The good news is that by acting on climate change, we can reduce air pollution and prevent many serious health problems. The U.S. is leading efforts at home to combat this threat, including through the President’s Climate Action Plan. In addition to historic fuel economy standards, a new national methane strategy, and many other initiatives, the President has also proposed the Clean Power Plan, the first-ever carbon pollution limits for existing power plants. The proposed Clean Power Plan has public health benefits worth an estimated $55 billion to $93 billion per year in 2030, far outweighing its costs of $7.3 billion to $8.8 billion.

The President and Secretary Kerry are also leading efforts internationally to combat climate change, and are working to help deliver a strong agreement in Paris at COP21 in December 2015. The Paris meeting provides a historic opportunity to establish, for the first time, an ambitious, durable, climate regime that applies to all countries, and sends a potent signal to the markets and civil society that there is no going back on tackling climate change.

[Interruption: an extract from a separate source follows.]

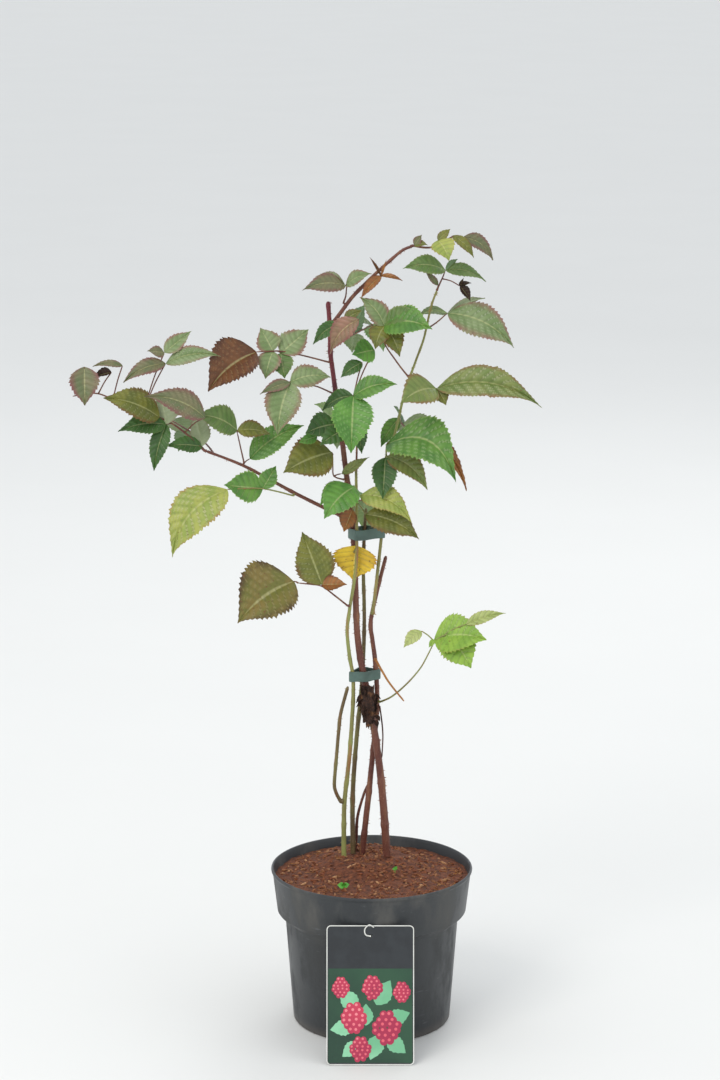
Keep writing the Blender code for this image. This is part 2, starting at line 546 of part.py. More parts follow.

In addition to all of the work underway to reach a new agreement, the U.S. has made major commitments to efforts like the Climate and Clean Air Coalition, which helps countries implement strategies to reduce emissions of short-term pollutants such as soot and methane. These  pollutants both add substantially to global warming and damage public health.  

With so much at stake for the health of our families and the safety of our planet, our mission is clear. From world leaders and large corporations to local communities and individuals, we each have a role to play in protecting public health and the environment in which we live. The actions being taken at all levels to combat climate change today will support a safer, healthier planet for future generations.